I followed the Service manual workflow and did *not* have or use a SSM/OBD to enter brake mode, instead disconnecting neg from battery sensor/unplugging EPB, and manual winding the piston back in. I had no issues after re-install. I used Raybestos Element3 rotors and pads from Rock Auto.

 

1) I found I did not need to manually compress the caliper piston after it stopped winding. It screwed all the way in for me.

 

2) The caliper piston winds right to go in for both the driver and passenger side. No need for separate LH and RH caliper tools. I flipped the caliper assembly over on top of the rotor and attached to the caliper bracket which had the lower bolt removed and upper bolt loosened to allow the caliper bracket to rotate upwards as far as possible. This was described in the service manual.

 

3) If replacing rotors, the service manual describes aligning the lug bolt marked with a black paint on the face with a small dot on the rotor. First, the paint will come off with brake cleaner so cover it with a lug nut before spraying anything down.
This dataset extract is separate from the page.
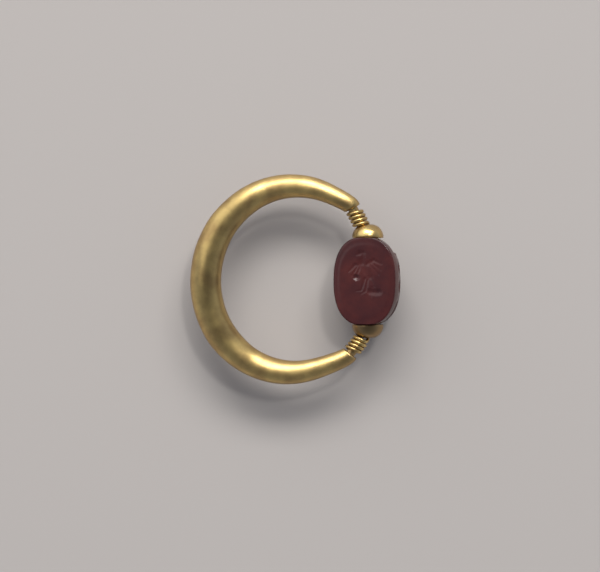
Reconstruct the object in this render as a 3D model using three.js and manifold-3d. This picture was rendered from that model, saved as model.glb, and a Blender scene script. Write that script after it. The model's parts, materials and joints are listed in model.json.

Second, if using non-subaru replacement rotors, align the holes on the hubs and use the stock rotors to mark the new rotors, then install aligned with the marked bolt. Not exactly sure what difference this makes but there it is.

 

Other than that, pretty straight forward brake job. Only thing I did different from the service manual was to pull some brake fluid out of the reservoir then add it back afterwards.